A rights-based approach to post-COVID tourism recovery in Malawi?
When COVID19 spread across the globe in 2020, disrupting international and regional tourism, it was the small-scale participants benefitting from tourism activities who were most critically affected.
They did not have the savings to weather the effects of prolonged business interruptions. And nowhere more so than in the global south, and those African states heavily dependent on tourism, such as Malawi.
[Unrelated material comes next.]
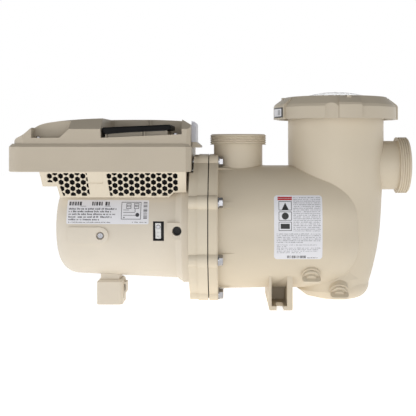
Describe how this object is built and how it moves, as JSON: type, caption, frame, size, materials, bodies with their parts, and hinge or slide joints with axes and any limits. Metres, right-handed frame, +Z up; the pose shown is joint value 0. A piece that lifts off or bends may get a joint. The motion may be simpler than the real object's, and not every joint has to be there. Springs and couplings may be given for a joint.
{
  "type": "pool circulation pump with electronic drive",
  "caption": "Pool circulation pump: clamped clear strainer lid, volute with top discharge and end suction ports, bolted seal plate, motor and speed drive with keypad.",
  "frame": {"origin": "centre of the footprint box at the level of the slab", "axes": "+X along the shaft from the motor to the suction port, +Z up, +Y to the far side"},
  "size_m": [0.656, 0.242, 0.356],
  "materials": {
    "housing_plastic": "fine-grained almond moulding",
    "ring_plastic": "almond moulding, a little greyer",
    "drive_plastic": "almond moulding",
    "basket_plastic": "natural polypropylene",
    "clear_plastic": "clear polycarbonate",
    "translucent_plastic": "milky translucent",
    "seal_rubber": "matt",
    "stainless": "bright stainless",
    "bearing_steel": "ground",
    "core_steel": "stacked laminations",
    "winding_copper": "varnished copper wire",
    "cast_aluminium": "as cast",
    "seal_ceramic": "lapped",
    "black_moulding": "glass-filled",
    "screen_mesh": "open mesh",
    "lug_metal": "tinned",
    "cover_black": "gloss black",
    "panel_grey": "satin",
    "display_glass": "polished",
    "button_rubber": "matt",
    "board_laminate": "laminate",
    "capacitor_can": "sleeved",
    "label_film": "printed film",
    "label_black": "printed film"
  },
  "bodies": {
    "pump": {"bonding_lug": "lug_metal", "control_board": "board_laminate", "diffuser": "black_moulding", "diffuser_o_ring": "seal_rubber", "display_window": "display_glass", "drive_cover": "drive_plastic", "drive_cover_screws": "stainless", "drive_gasket": "seal_rubber", "drive_saddle": "drive_plastic", "drive_shroud": "drive_plastic", "drive_tray": "drive_plastic", "dust_screen": "screen_mesh", "end_lens": "translucent_plastic", "flange_bolts": "stainless", "flange_washers": "stainless", "foot_clip": "housing_plastic", "front_bearing": "bearing_steel", "heat_sink": "cast_aluminium", "keypad_hinge_pin": "stainless", "keypad_panel": "panel_grey", "motor_foot": "housing_plastic", "motor_housing": "housing_plastic", "motor_screws": "stainless", "nameplate_label": "label_film", "power_capacitors": "capacitor_can", "pump_housing": "housing_plastic", "rear_bearing": "bearing_steel", "safety_label": "label_film", "seal_plate": "housing_plastic", "seal_plate_gasket": "seal_rubber", "sensor_port_plug": "black_moulding", "shaft_seal_seat": "seal_ceramic", "stator_core": "core_steel", "stator_frame": "cast_aluminium", "stator_windings": "winding_copper", "terminal_liner": "black_moulding"},
    "lid": {"strainer_lid": "clear_plastic", "lid_o_ring": "seal_rubber"},
    "clamp_ring": {"clamp_ring": "ring_plastic", "ring_label": "label_black"},
    "basket": {"strainer_basket": "basket_plastic"},
    "rotor": {"rotor_shaft": "stainless", "rotor_core": "core_steel", "cooling_fan": "black_moulding", "shaft_seal_head": "seal_ceramic", "impeller": "black_moulding", "impeller_nut": "black_moulding"},
    "plug_seal_1": {"drain_plug_o_ring_1": "seal_rubber"},
    "plug_1": {"drain_plug_1": "housing_plastic"},
    "plug_seal_2": {"drain_plug_o_ring_2": "seal_rubber"},
    "plug_2": {"drain_plug_2": "housing_plastic"},
    "keypad_cover": {"keypad_cover": "cover_black"},
    "button_down": {"button_down": "button_rubber"},
    "button_menu": {"button_menu": "button_rubber"},
    "button_speed_1": {"button_speed_1": "button_rubber"},
    "button_speed_2": {"button_speed_2": "button_rubber"},
    "button_speed_3": {"button_speed_3": "button_rubber"},
    "button_speed_4": {"button_speed_4": "button_rubber"},
    "button_start_stop": {"button_start_stop": "button_rubber"},
    "button_up": {"button_up": "button_rubber"}
  },
  "joints": [
    {"name": "rotor_spin", "type": "hinge", "parent": "pump", "child": "rotor", "pos_m": [0, 0, 0.13], "axis": [1, 0, 0], "continuous": true},
    {"name": "lid_lift", "type": "slide", "parent": "pump", "child": "lid", "axis": [0, 0, 1], "range_m": [0, 0.42]},
    {"name": "ring_turn", "type": "hinge", "parent": "lid", "child": "clamp_ring", "pos_m": [0.207, 0, 0.33], "axis": [0, 0, 1], "range_deg": [0, 40]},
    {"name": "basket_lift", "type": "slide", "parent": "pump", "child": "basket", "axis": [0, 0, 1], "range_m": [0, 0.2184]},
    {"name": "keypad_cover_hinge", "type": "hinge", "parent": "pump", "child": "keypad_cover", "pos_m": [-0.11368, 0.012, 0.29129], "axis": [-0.999, 0, -0.0436], "range_deg": [0, 100]},
    {"name": "plug_1_travel", "type": "slide", "parent": "pump", "child": "plug_seal_1", "axis": [0, -0.788, -0.6157], "range_m": [0, 0.012]},
    {"name": "plug_1_turn", "type": "hinge", "parent": "plug_seal_1", "child": "plug_1", "pos_m": [0.1575, -0.084, 0.057], "axis": [0, -0.788, -0.6157], "range_deg": [0, 1440]},
    {"name": "plug_2_travel", "type": "slide", "parent": "pump", "child": "plug_seal_2", "axis": [0, -0.788, -0.6157], "range_m": [0, 0.012]},
    {"name": "plug_2_turn", "type": "hinge", "parent": "plug_seal_2", "child": "plug_2", "pos_m": [0.205, -0.062, 0.028], "axis": [0, -0.788, -0.6157], "range_deg": [0, 1440]},
    {"name": "button_down_press", "type": "slide", "parent": "pump", "child": "button_down", "axis": [0.0436, 0, -0.999], "range_m": [0, 0.0008], "stiffness_N_per_m": 300, "springref_m": -0.001},
    {"name": "button_menu_press", "type": "slide", "parent": "pump", "child": "button_menu", "axis": [0.0436, 0, -0.999], "range_m": [0, 0.0008], "stiffness_N_per_m": 300, "springref_m": -0.001},
    {"name": "button_speed_1_press", "type": "slide", "parent": "pump", "child": "button_speed_1", "axis": [0.0436, 0, -0.999], "range_m": [0, 0.0008], "stiffness_N_per_m": 300, "springref_m": -0.001},
    {"name": "button_speed_2_press", "type": "slide", "parent": "pump", "child": "button_speed_2", "axis": [0.0436, 0, -0.999], "range_m": [0, 0.0008], "stiffness_N_per_m": 300, "springref_m": -0.001},
    {"name": "button_speed_3_press", "type": "slide", "parent": "pump", "child": "button_speed_3", "axis": [0.0436, 0, -0.999], "range_m": [0, 0.0008], "stiffness_N_per_m": 300, "springref_m": -0.001},
    {"name": "button_speed_4_press", "type": "slide", "parent": "pump", "child": "button_speed_4", "axis": [0.0436, 0, -0.999], "range_m": [0, 0.0008], "stiffness_N_per_m": 300, "springref_m": -0.001},
    {"name": "button_start_stop_press", "type": "slide", "parent": "pump", "child": "button_start_stop", "axis": [0.0436, 0, -0.999], "range_m": [0, 0.0008], "stiffness_N_per_m": 300, "springref_m": -0.001},
    {"name": "button_up_press", "type": "slide", "parent": "pump", "child": "button_up", "axis": [0.0436, 0, -0.999], "range_m": [0, 0.0008], "stiffness_N_per_m": 300, "springref_m": -0.001}
  ],
  "couplings": [
    {"joint": "basket_lift", "follows": "lid_lift", "ratio": 0.52},
    {"joint": "plug_1_turn", "follows": "plug_1_travel", "rad_per_m": 2094.4},
    {"joint": "plug_2_turn", "follows": "plug_2_travel", "rad_per_m": 2094.4}
  ]
}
“Even before COVID-19, tourism wasn’t a silver bullet for poverty reduction. It’s not like these communities were suddenly wealthy from tourism. Many were already struggling,” said Malidadi Langa, the chairperson of the Kasungu Wildlife Conservation for Community Development Association (KAWICCODA) and the Executive Member of CLN in Malawi, “People who live around Kasungu National Park depend on tourism and agriculture. The onset of the COVID-19 pandemic killed tourism and disrupted rural markets. It was a tragedy for many local people.”
“The impact was widespread. People who sell curios, supply produce, and work in lodges suddenly had no income, sometimes not even to buy food for that day. There were tour guides who had to become fishermen. Men and women were cutting trees for charcoal. People were desperate,” said Brighten Ndawala from the Mangochi–Salima Lake Park Association (MASALAPA).
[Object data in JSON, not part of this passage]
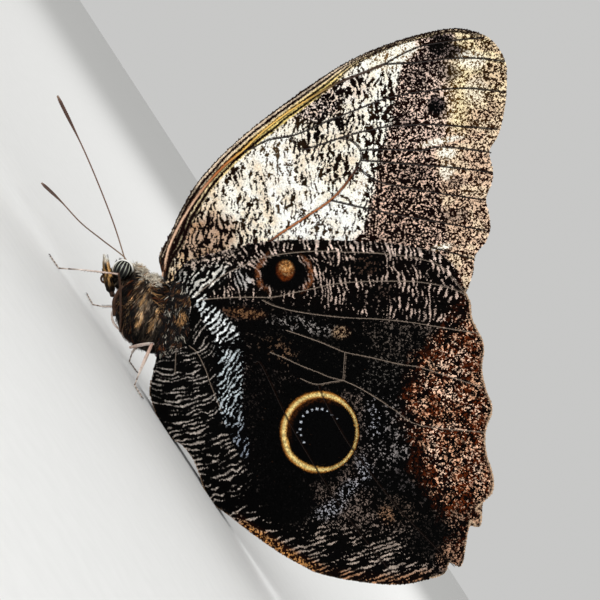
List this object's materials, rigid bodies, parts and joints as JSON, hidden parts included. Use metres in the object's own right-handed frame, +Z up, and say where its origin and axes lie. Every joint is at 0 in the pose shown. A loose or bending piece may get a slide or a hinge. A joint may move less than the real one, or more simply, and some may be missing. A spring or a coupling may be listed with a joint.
{
  "type": "owl butterfly",
  "caption": "Life-size owl butterfly at rest: wings closed over the back, hindwings outside with eyespots, striped eyes, clubbed feelers, standing on slender legs.",
  "frame": {"origin": "centre of the bounding box at floor level, on the feet and the hindwings' lower edges", "axes": "+X towards the rear, the head faces -X; +Y towards the insect's right; +Z up"},
  "size_m": [0.1095, 0.035, 0.0874],
  "materials": {
    "forewing_scales": "fine overlapping scales, matt with a faint satin",
    "hindwing_scales": "fine overlapping scales, matt",
    "body_hair": "shaggy hair, brown with tan streaks",
    "palp_hair": "close tan hair",
    "eye": "glossy dark, with pale stripes",
    "antenna": "smooth horn with fine pale rings",
    "proboscis": "smooth brown horn",
    "leg": "scaly horn with short spines"
  },
  "bodies": {
    "root": {"head": "body_hair", "thorax": "body_hair", "abdomen": "body_hair", "palp_left": "palp_hair", "palp_right": "palp_hair", "foreleg_left": "palp_hair", "foreleg_right": "palp_hair", "eye_left": "eye", "eye_right": "eye", "proboscis": "proboscis", "antenna_left": "antenna", "antenna_right": "antenna", "forewing_left": "forewing_scales", "forewing_right": "forewing_scales", "hindwing_left": "hindwing_scales", "hindwing_right": "hindwing_scales", "leg_mid_left_femur": "leg", "leg_mid_left_tibia": "leg", "leg_mid_left_tarsus": "leg", "leg_mid_right_femur": "leg", "leg_mid_right_tibia": "leg", "leg_mid_right_tarsus": "leg", "leg_hind_left_femur": "leg", "leg_hind_left_tibia": "leg", "leg_hind_left_tarsus": "leg", "leg_hind_right_femur": "leg", "leg_hind_right_tibia": "leg", "leg_hind_right_tarsus": "leg"}
  },
  "joints": []
}
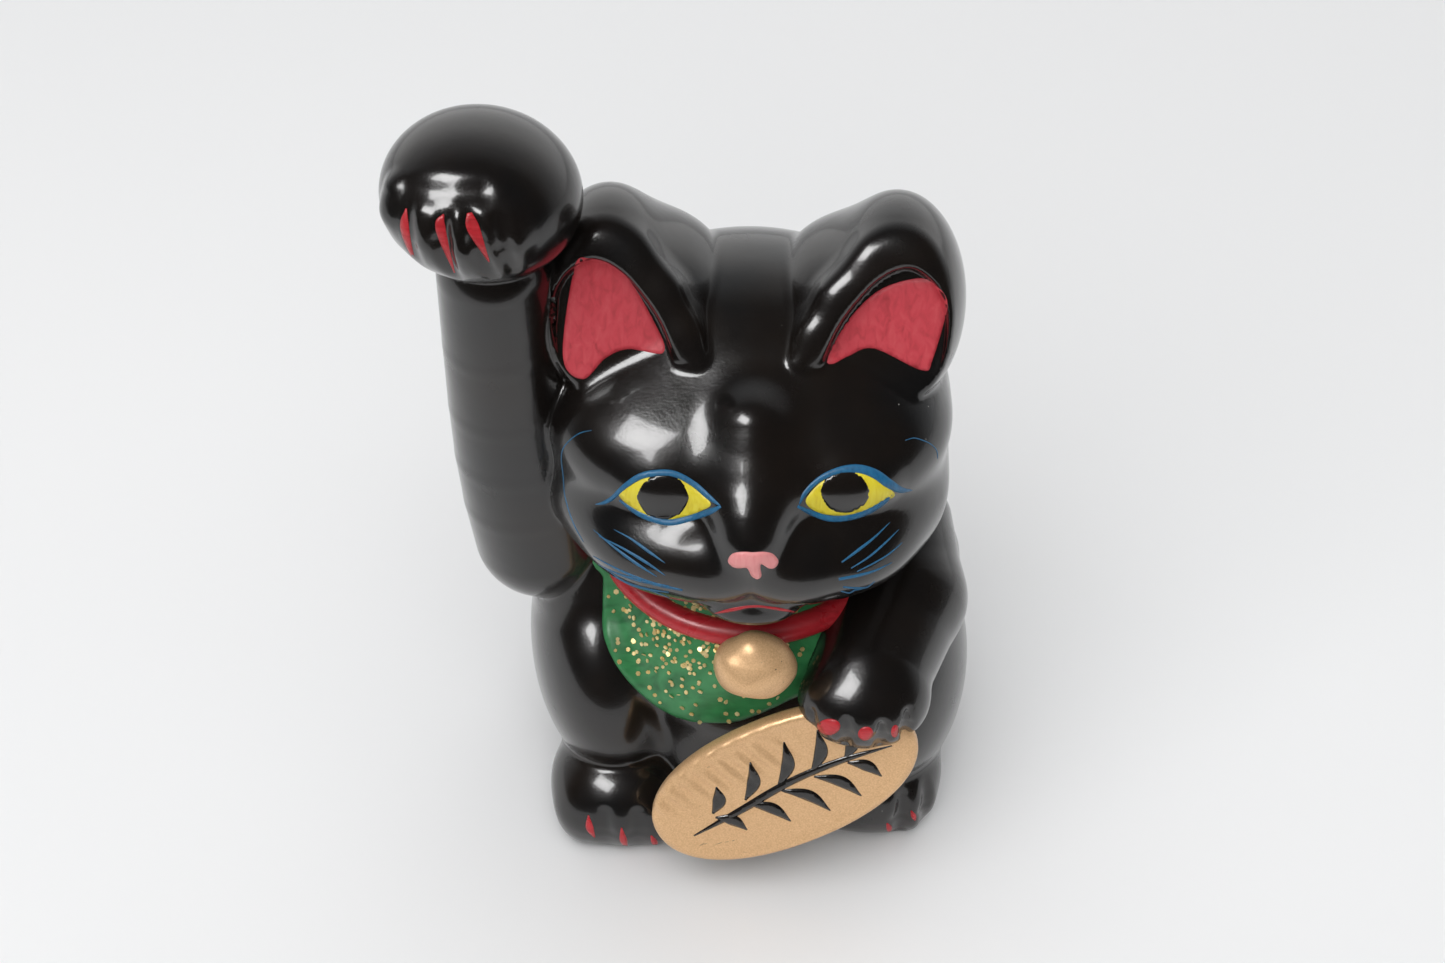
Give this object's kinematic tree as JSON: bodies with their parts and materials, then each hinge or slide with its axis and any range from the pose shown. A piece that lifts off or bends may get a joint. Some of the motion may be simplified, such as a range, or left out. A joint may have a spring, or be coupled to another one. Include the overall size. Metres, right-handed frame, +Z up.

Although Malawi lifted most travel restrictions – travelers have been slow to return, says Ndwala, who estimates that recent arrivals to Lake Malawi National Park are still at least 80% lower than pre-pandemic.
Rights-based recovery
“This is massive. A third of the country’s jobs in this sector were lost, affecting over half a million people who rely on tourism to meet their daily needs,” said WWF’s Nikhil Advani. He is the project manager for the Africa Nature-Based Tourism Platform, which interviewed 50 tourism-related enterprises in Malawi in the months following the pandemic’s start. According to the data collected, none could sustain operations at pre-pandemic levels without urgent funds. “Most stated that they would prefer these funds in the form of soft loans or grants, but the preference for the form of financial support was secondary to how urgently it was required,” noted Advani.
KAWICCODA is the African Nature-Based platform’s partner in Malawi, a country with many natural attractions, like Lake Malawi, national parks, and cultural and historical attractions.
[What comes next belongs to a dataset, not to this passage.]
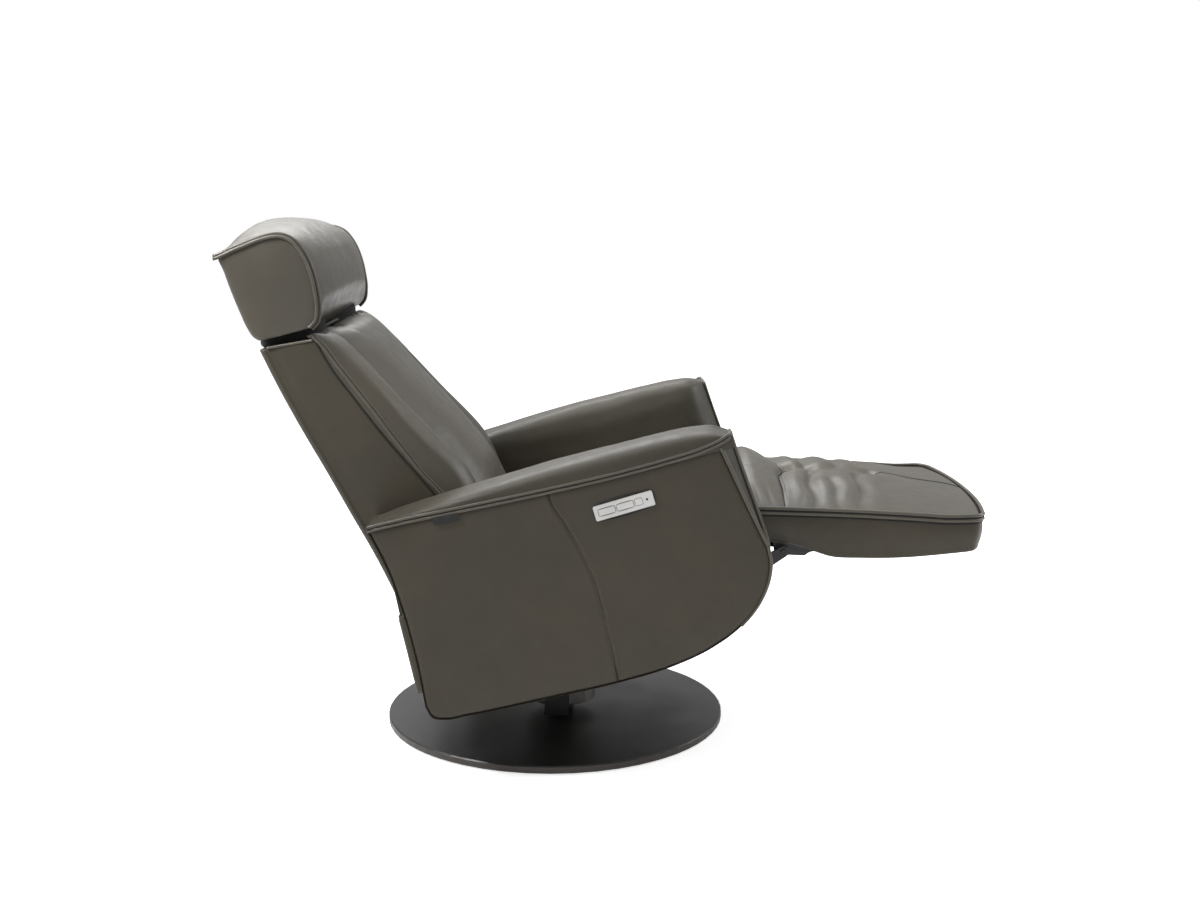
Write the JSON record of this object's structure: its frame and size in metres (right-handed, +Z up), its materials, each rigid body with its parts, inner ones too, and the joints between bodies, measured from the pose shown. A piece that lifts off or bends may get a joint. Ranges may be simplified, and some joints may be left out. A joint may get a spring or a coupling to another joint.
{
  "type": "swivel recliner armchair",
  "caption": "Upholstered leather power recliner armchair with headrest, padded arms and fold-out footrest on a swivelling round disc base.",
  "frame": {"origin": "centre of the round base disc on the floor", "axes": "+X towards the chair's front (sitter's feet), +Y towards the sitter's left, +Z up"},
  "size_m": [1.3478, 0.7842, 0.9768],
  "materials": {
    "leather": "satin",
    "beech": "satin",
    "black_steel": "satin",
    "grey_steel": "satin",
    "bare_steel": "satin",
    "black_plastic": "matte",
    "silver_plastic": "satin",
    "felt": "matte",
    "black_fabric": "matte"
  },
  "bodies": {
    "base": {"floor_pad": "felt", "base_disc": "black_steel", "base_post": "black_steel"},
    "swivel": {"swivel_hub": "grey_steel", "chassis_plate": "black_steel", "chassis_bracket_R": "black_steel", "chassis_bracket_L": "black_steel"},
    "seat": {"tilt_tube": "bare_steel", "tilt_bracket_R": "black_steel", "tilt_bracket_L": "black_steel", "seat_side_board_R": "beech", "seat_side_board_L": "beech", "seat_front_rail": "beech", "seat_rear_rail": "beech", "seat_cross_rail_mid": "black_steel", "seat_cross_rail_rear": "black_steel", "seat_spring_1": "bare_steel", "seat_spring_2": "bare_steel", "seat_spring_3": "bare_steel", "side_panel_R": "leather", "side_panel_L": "leather", "arm_core_R": "leather", "arm_core_L": "leather", "arm_pad_R": "leather", "arm_pad_L": "leather", "arm_tag": "black_fabric", "rear_skirt": "leather", "seat_cushion": "leather", "back_hinge_R": "black_steel", "back_hinge_L": "black_steel", "recline_actuator": "black_plastic", "footrest_actuator": "black_plastic", "control_box": "black_plastic", "control_bezel": "silver_plastic", "indicator_led": "black_plastic"},
    "recline_rod": {"recline_rod": "bare_steel"},
    "footrest_rod": {"footrest_rod": "bare_steel"},
    "recline_rocker": {"recline_rocker": "silver_plastic"},
    "footrest_rocker": {"footrest_rocker": "silver_plastic"},
    "memory_button": {"memory_button": "silver_plastic"},
    "back": {"back_side_board_R": "beech", "back_side_board_L": "beech", "back_bolster_R": "leather", "back_bolster_L": "leather", "back_top_rail": "beech", "back_bottom_rail": "black_steel", "back_rear_panel": "leather", "back_cushion": "leather", "headrest_hinge_bar": "bare_steel"},
    "headrest": {"headrest_core": "leather", "headrest_cushion": "leather", "headrest_arm_R": "bare_steel", "headrest_arm_L": "bare_steel"},
    "footrest_links": {"footrest_torsion_tube": "black_steel", "footrest_link_R": "black_steel", "footrest_link_L": "black_steel"},
    "footrest": {"footrest_base": "leather", "footrest_pad": "leather", "footrest_hinge_R": "black_steel", "footrest_hinge_L": "black_steel"}
  },
  "joints": [
    {"name": "swivel_turn", "type": "hinge", "parent": "base", "child": "swivel", "pos_m": [0.012, 0, 0], "axis": [0, 0, 1], "continuous": true},
    {"name": "seat_tilt", "type": "hinge", "parent": "swivel", "child": "seat", "pos_m": [0.01, 0, 0.15], "axis": [0, 1, 0], "range_deg": [0, 12.5]},
    {"name": "back_recline", "type": "hinge", "parent": "seat", "child": "back", "pos_m": [-0.1678, 0, 0.30519], "axis": [0, 1, 0], "range_deg": [0, 14]},
    {"name": "headrest_tilt", "type": "hinge", "parent": "back", "child": "headrest", "pos_m": [-0.42665, 0, 0.77954], "axis": [0, 1, 0], "range_deg": [0, 30]},
    {"name": "footrest_lift", "type": "hinge", "parent": "seat", "child": "footrest_links", "pos_m": [0.27686, 0, 0.30923], "axis": [0, -1, 0], "range_deg": [0, 47.2]},
    {"name": "footrest_fold", "type": "hinge", "parent": "footrest_links", "child": "footrest", "pos_m": [0.41687, 0, 0.39384], "axis": [0, 1, 0], "range_deg": [0, 123.3]},
    {"name": "recline_rod_slide", "type": "slide", "parent": "seat", "child": "recline_rod", "axis": [-0.9763, 0, -0.2164], "range_m": [0, 0.0258]},
    {"name": "footrest_rod_slide", "type": "slide", "parent": "seat", "child": "footrest_rod", "axis": [-0.9763, 0, -0.2164], "range_m": [0, 0.0412]},
    {"name": "recline_rocker_press", "type": "hinge", "parent": "seat", "child": "recline_rocker", "pos_m": [0.10059, -0.3925, 0.49621], "axis": [-0.284, 0, 0.9588], "range_deg": [-2.5, 2.5], "stiffness_Nm_per_rad": 0.2},
    {"name": "footrest_rocker_press", "type": "hinge", "parent": "seat", "child": "footrest_rocker", "pos_m": [0.13146, -0.3925, 0.50535], "axis": [-0.284, 0, 0.9588], "range_deg": [-2.5, 2.5], "stiffness_Nm_per_rad": 0.2},
    {"name": "memory_button_press", "type": "slide", "parent": "seat", "child": "memory_button", "axis": [0, 1, 0], "range_m": [0, 0.0008], "stiffness_N_per_m": 300}
  ],
  "couplings": [
    {"joint": "back_recline", "follows": "seat_tilt", "ratio": 1.12},
    {"joint": "recline_rod_slide", "follows": "seat_tilt", "m_per_rad": 0.1178},
    {"joint": "footrest_fold", "follows": "footrest_lift", "ratio": 2.61},
    {"joint": "footrest_rod_slide", "follows": "footrest_lift", "m_per_rad": 0.04985}
  ]
}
Thanks to initiatives to respond to the effects of COVID-19, the pandemic has also opened up an opportunity to reshape the tourism economy in Africa.
The country’s National Wildlife Act ensures peoples’ rights to benefit from tourism and conservation; Malidadi Langa believes that with the proper support, including aggressive advocacy from community organisations like KAWICCODA, Malawians – including women – will find ways for community-based natural resource management to better their lives. As Chairperson of the National CBNRM Forum, Malidadi represents Malawi Community Based Natural Resource Management Forum in the Community Leaders Network of Southern Africa (CLN), which advocates for community rights.
“The first step is to get local communities empowered and defend the gains we have made in conservation in our protected areas,” he said. This includes ensuring tourism revenues improve the well-being of local communities and promote local tourism in the domestic market while establishing complementary businesses that are nature-compatible. As well as revenue and benefit-sharing, there are other challenges around human-wildlife conflict, access to resources within the parks, and approaches to law enforcement that also need to be addressed.
“Throughout southern Africa, we now have a small window of opportunity for people to rethink their strategies and recapitalise their businesses.”